Another common fade point is unspoken expectation mismatch. An INTJ may think, “We’re fine unless something is wrong,” while the other person thinks, “If you cared, you’d check in more.” Neither is necessarily wrong; they are simply using different rules for connection.
Friend types INTJs often click with
INTJs often click with people who are self-directed, intellectually curious, emotionally straightforward, and not easily threatened by independence. Certain personality patterns tend to feel easier because they reduce translation work.

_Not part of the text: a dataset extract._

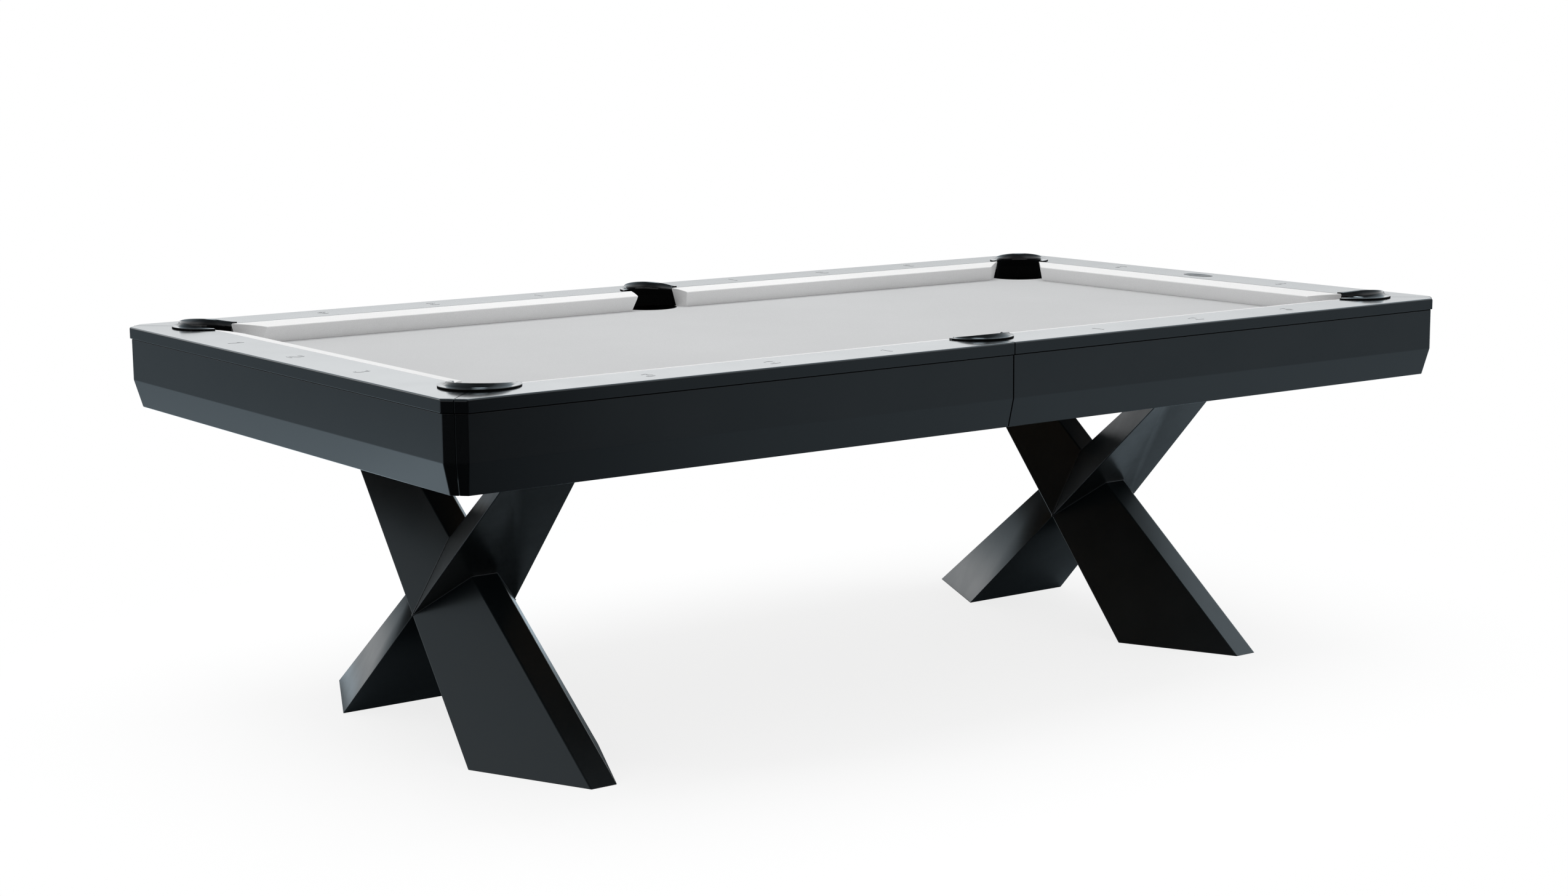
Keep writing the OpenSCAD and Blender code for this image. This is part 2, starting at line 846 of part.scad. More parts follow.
module leveller_pad(right, rear) {
    color([0.1, 0.1, 0.1]) at_foot(right, rear)
    difference() {
        union() {
            cylinder(r1 = pad_r - 2, r2 = pad_r, h = 2);
            translate([0, 0, 2]) cylinder(r = pad_r, h = pad_t - 4);
            translate([0, 0, pad_t - 2]) cylinder(r1 = pad_r, r2 = pad_r - 2, h = 2);
        }
        translate([0, 0, socket_floor]) cylinder(r = stud_r + stud_clear, h = pad_t);
    }
}

module leveller_stud(right, rear) {
    color(steel) at_foot(right, rear) {
        translate([0, 0, socket_floor + pad_gap]) cylinder(r = stud_r, h = stud_l);
        translate([0, 0, hex_z]) cylinder(d = hex_af / cos(30), h = hex_h, $fn = 6);
    }
}

module leveller_pad_front_left() { leveller_pad(-1, -1); }
module leveller_pad_rear_left() { leveller_pad(-1, 1); }
module leveller_pad_front_right() { leveller_pad(1, -1); }
module leveller_pad_rear_right() { leveller_pad(1, 1); }
module leveller_stud_front_left() { leveller_stud(-1, -1); }
module leveller_stud_rear_left() { leveller_stud(-1, 1); }
module leveller_stud_front_right() { leveller_stud(1, -1); }
module leveller_stud_rear_right() { leveller_stud(1, 1); }

// ---- Fasteners ----

// Three bolts to each rail, from under the backing board up into the wood
module at_rail_bolts() {
    x = half_l + rail_bolt_set;
    y = half_w + rail_bolt_set;
    for (side = [-1, 1], i = [-1, 0, 1]) translate([side * x, i * play_w / 4, 0]) children();
    for (side = [-1, 1], half = [-1, 1], i = [1, 2, 3])
        translate([half * i * play_l / 8, side * y, 0]) children();
}

module hex_head(r, h) {
    cylinder(r = 2 * r, h = h, $fn = 6);
}

module rail_bolts() {
    head = 6;
    color(steel) at_rail_bolts() {
        translate([0, 0, beam_top - head]) hex_head(rail_bolt_r, head);
        translate([0, 0, beam_top - eps])
            cylinder(r = rail_bolt_r, h = bed_z - beam_top + rail_bolt_bite);
    }
}

// Four screws to each slate, driven down into the backing board
module at_slate_screws() {
    full = half_l + slate_margin;
    for (i = [-1, 0, 1], side = [-1, 1], end = [-1, 1])
        translate([i * full * 2 / 3 + end * full / 5, side * half_w * 0.7, 0]) children();
}

screw_l = slate_t + liner_t * 0.7;

module screw_hole() {
    translate([0, 0, -screw_l]) cylinder(r = slate_screw_r, h = screw_l + eps);
    translate([0, 0, -slate_screw_r])
        cylinder(r1 = slate_screw_r, r2 = 2 * slate_screw_r, h = slate_screw_r);
    cylinder(r = 2 * slate_screw_r, h = eps / 2);
}

module slate_screws() {
    color(steel) at_slate_screws() translate([0, 0, slate_top]) {
        translate([0, 0, -screw_l]) cylinder(r = slate_screw_r, h = screw_l - slate_screw_r);
        translate([0, 0, -slate_screw_r])
            cylinder(r1 = slate_screw_r, r2 = 2 * slate_screw_r, h = slate_screw_r);
    }
}

// Four bolts to each pedestal, up through the top plate into the cross members
module at_leg_bolts() {
    for (side = [-1, 1], sx = [-1, 1], sy = [-1, 1])
        translate([side * pedestal_x + sx * bolt_pitch / 2, sy * top_y_narrow / 2, 0]) children();
}

module pedestal_bolts() {
    head = 8;
    color(steel) at_leg_bolts() {
        translate([0, 0, leg_top - head]) hex_head(leg_bolt_r, head);
        translate([0, 0, leg_top - eps])
            cylinder(r = leg_bolt_r, h = top_plate_t + leg_bolt_bite);
    }
}

// An angle bracket: one leg under the backing board, the other on the apron's inner face
module apron_bracket() {
    inner = apron_d - apron_t;
    drop = beam_top - crease_z;
    leg = inner - slate_margin + 30;
    translate([-bracket_w / 2, inner - leg, beam_top - bracket_t])
        cube([bracket_w, leg, bracket_t]);
    translate([-bracket_w / 2, inner - bracket_t, beam_top - drop])
        cube([bracket_w, bracket_t, drop]);
}

module apron_brackets() {
    color(steel) {
        for (right = [-1, 1], rear = [-1, 1], i = [1.5, 3])
            on_long_side(right, rear) translate([i * play_l / 8 + bracket_w, 0, 0]) apron_bracket();
        for (right = [-1, 1], i = [-1.5, 1.5])
            on_end(right) translate([i * play_w / 8, 0, 0]) apron_bracket();
    }
}

// ---- Marks on the rails ----

module ring_part(r, a0, a1) {
    s = numeral_stroke;
    n = 12;
    polygon(concat(
        [for (i = [0 : n]) (r + s / 2) * [cos(a0 + (a1 - a0) * i / n), sin(a0 + (a1 - a0) * i / n)]],
        [for (i = [n : -1 : 0]) (r - s / 2) * [cos(a0 + (a1 - a0) * i / n), sin(a0 + (a1 - a0) * i / n)]]
    ));
}

// The numerals 1, 2 and 3, standing on the x axis and centred on it
module numeral(n) {
    s = numeral_stroke;
    h = numeral_h;
    r = h * 0.27;
    if (n == 1) {
        translate([-s / 2, 0]) square([s, h]);
        polygon([[-s / 2, h], [-h * 0.22, h * 0.8], [-h * 0.22, h * 0.8 - s * 1.3], [-s / 2, h - s * 1.3]]);
    }
    if (n == 2) {
        translate([0, h - r - s / 2]) ring_part(r, -32, 170);
        translate([-r - s / 2, 0]) square([2 * r + s, s]);
        polygon([[-r - s / 2, s], [-r + s * 0.8, s],
            [r * 0.95 + s / 2, h - r * 1.55 - s / 2], [r * 0.66, h - r * 1.52 - s / 2]]);
    }
    if (n == 3) {
        lower = h * 0.27;
        upper = (h - 2 * s / 2 - 2 * lower) / 2;
        translate([0, lower + s / 2]) ring_part(lower, -160, 90);
        translate([0, h - upper - s / 2]) ring_part(upper, -90, 160);
    }
}

module rail_numerals() {
    mid = cushion_w + rail_w / 2;
    color([0.55, 0.57, 0.58])
    translate([0, 0, rail_top_z]) linear_extrude(height = numeral_t) {
        for (side = [-1, 1], half = [-1, 1], i = [1, 2, 3])
            translate([half * i * play_l / 8, side * (half_w + mid)])
                rotate(side > 0 ? 180 : 0) translate([0, -numeral_h / 2]) numeral(i);
        for (i = [1, 2, 3])
            translate([-half_l - mid, (2 - i) * play_w / 4])
                rotate(-90) translate([0, -numeral_h / 2]) numeral(i);
        for (i = [1, 3])
            translate([half_l + mid, (i - 2) * play_w / 4])
                rotate(90) translate([0, -numeral_h / 2]) numeral(i);
    }
}

module blank_plate() {
    color(steel)
    translate([half_l + cushion_w + rail_w / 2, 0, rail_top_z])
        scale([plate_w / plate_l, 1, 1]) cylinder(d = plate_l, h = plate_t);
}

bed_cloth();
slate_left();
slate_middle();
slate_right();
slate_liner_left();
slate_liner_right();
rail_end_left();
rail_end_right();
rail_front_left();
rail_front_right();
rail_rear_left();
rail_rear_right();
cushion_end_left();
cushion_end_right();
cushion_front_left();
cushion_front_right();
cushion_rear_left();
cushion_rear_right();
apron_end_left();
apron_end_right();
apron_front_left();
apron_front_right();
apron_rear_left();
apron_rear_right();
pocket_iron_front_left();
pocket_iron_front_middle();
pocket_iron_front_right();
pocket_iron_rear_left();
pocket_iron_rear_middle();
pocket_iron_rear_right();
pocket_bucket_front_left();
pocket_bucket_front_middle();
pocket_bucket_front_right();
pocket_bucket_rear_left();
pocket_bucket_rear_middle();
pocket_bucket_rear_right();
frame_side_beams();
frame_end_beams();
frame_cross_members();
pedestal_left_long_bar();
pedestal_left_cut_bar();
pedestal_right_long_bar();
pedestal_right_cut_bar();
top_plate_left();
top_plate_right();
foot_plates();
leveller_pad_front_left();
leveller_pad_rear_left();
leveller_pad_front_right();
leveller_pad_rear_right();
leveller_stud_front_left();
leveller_stud_rear_left();
leveller_stud_front_right();
leveller_stud_rear_right();
rail_bolts();
slate_screws();
pedestal_bolts();
apron_brackets();
rail_numerals();
blank_plate();
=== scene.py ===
import json
import math

import bmesh
import bpy
from mathutils import Matrix, Vector


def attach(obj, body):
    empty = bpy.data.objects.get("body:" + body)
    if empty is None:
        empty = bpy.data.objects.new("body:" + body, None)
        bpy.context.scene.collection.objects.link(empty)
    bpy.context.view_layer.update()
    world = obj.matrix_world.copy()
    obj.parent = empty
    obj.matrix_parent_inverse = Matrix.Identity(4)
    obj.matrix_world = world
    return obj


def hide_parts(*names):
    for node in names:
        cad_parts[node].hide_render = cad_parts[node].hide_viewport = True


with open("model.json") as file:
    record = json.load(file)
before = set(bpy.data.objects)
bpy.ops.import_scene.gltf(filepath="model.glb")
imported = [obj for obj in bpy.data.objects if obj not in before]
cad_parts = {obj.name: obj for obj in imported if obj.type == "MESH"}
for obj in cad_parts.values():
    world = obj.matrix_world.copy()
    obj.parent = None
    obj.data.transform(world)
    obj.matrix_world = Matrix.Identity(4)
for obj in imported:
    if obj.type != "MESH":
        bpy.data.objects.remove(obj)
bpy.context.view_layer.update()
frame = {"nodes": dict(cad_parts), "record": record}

# ---------------------------------------------------------------- camera

CAMERA_PLACE = (-3.49436, -4.77631, 1.47925)
CAMERA_YAW, CAMERA_PITCH, CAMERA_ROLL = 35.8017, 9.3629, -0.5118
CAMERA_LENS = 61.398


def add_camera():
    """Looks across the table from beyond its front left corner, a little downward."""
    yaw, pitch, roll = math.radians(CAMERA_YAW), math.radians(CAMERA_PITCH), math.radians(CAMERA_ROLL)
    ahead = Vector((math.sin(yaw) * math.cos(pitch), math.cos(yaw) * math.cos(pitch), -math.sin(pitch)))
    right = Vector((math.cos(yaw), -math.sin(yaw), 0.0))
    up = right.cross(ahead)
    tilt_right = math.cos(roll) * right + math.sin(roll) * up
    tilt_up = -math.sin(roll) * right + math.cos(roll) * up
    turn = Matrix((tilt_right, tilt_up, -ahead)).transposed().to_4x4()
    data = bpy.data.cameras.new("camera")
    data.sensor_width = 36.0
    data.lens = CAMERA_LENS
    data.clip_end = 60.0
    camera = bpy.data.objects.new("camera", data)
    camera.matrix_world = Matrix.Translation(CAMERA_PLACE) @ turn
    bpy.context.scene.collection.objects.link(camera)
    bpy.context.scene.camera = camera


add_camera()

# ---------------------------------------------------------------- sizes, in millimetres and degrees

# Half the playing area, from the middle to the cushion noses
HALF_L, HALF_W = 1118.0, 559.0

# Heights of the cloth, the cushion noses, the rails' overhang and the rail tops
BED, NOSE, LIP, TOP = 768.0, 805.0, 787.0, 812.0

# From the nose line out to the rail's wood, its body's outer side and its outer face
CUSHION, BODY_OUT, RAIL_OUT = 48.0, 140.1, 168.0

# What the cut corner takes off, and the gap between two rails
CHAMFER, SEAM = 35.0, 1.2
MITRE = SEAM / math.sqrt(2)

# Apron board, from the nose line: its sides, the shoulder under the rail, and the lean below the crease
APRON_IN, APRON_OUT, SHOULDER, DRAW_IN = 142.5, 164.5, 7.0, 16.0
APRON_LOW, CREASE, APRON_TOP = 637.0, 697.0, 785.0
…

- ENTP or ENFP friends: These types can bring energy, novelty, and idea-sparking conversation that feeds Ni, as long as they do not overwhelm the INTJ with chaos or inconsistency.
- INFJ friends: Often a strong fit because both can value depth, future-oriented thinking, and private, meaningful connection — though both may also become too abstract and avoid practical repair.
- ISTP friends: Often comfortable because both can respect independence and prefer low-drama interactions, with the ISTP adding grounded practicality to the INTJ’s strategic thinking.
- Other INTJs: This can work well when neither person turns the friendship into a silent competition over who needs less.
INTJs often struggle more with friends who require constant emotional broadcasting, interpret bluntness as cruelty, or rely on social rituals without deeper content. Highly relational, high-contact friends can feel confusing if they expect the INTJ to “prove” care through frequency rather than substance. Likewise, highly impulsive or chaotic people may exhaust Te’s need for structure and Ni’s need for coherence.
How to be a better friend to an INTJ
If you want to be close to an INTJ, make the friendship easier to trust. Be consistent, be clear, and do not force emotional speed. INTJs usually open up in layers, and pushing for instant intimacy often has the opposite effect.
- Say what you mean: If you need more contact, say it plainly. If plans changed, say so early.
- Respect their downtime: Silence is often processing, not punishment.
- Bring something real to the table: A thoughtful idea, a useful article, a meaningful question, or a concrete plan will usually land better than vague chatter.
- Do not take bluntness personally: An INTJ may be trying to be accurate, not harsh. Ask for tone adjustment if needed.
- Show reliability: Follow-through matters enormously. Repeated flakiness can end the friendship faster than a big dramatic conflict.
- Offer emotional support without demanding a performance: “You don’t have to talk about it now, but I’m here” often works better than a forced heart-to-heart.
One useful approach is to combine warmth with structure: “I value our friendship, and I’d like to catch up every few weeks. If you’re busy, just tell me.” That gives the INTJ clarity, autonomy, and a reason to stay engaged.
Practical takeaway: If you are an INTJ, treat friendship less like constant maintenance and more like a high-trust alliance: choose people who value honesty, depth, and reliability, then show care through follow-through, useful support, and clear communication. If you want to befriend an INTJ, do not chase them with pressure — build trust by being direct, consistent, and genuinely substantive.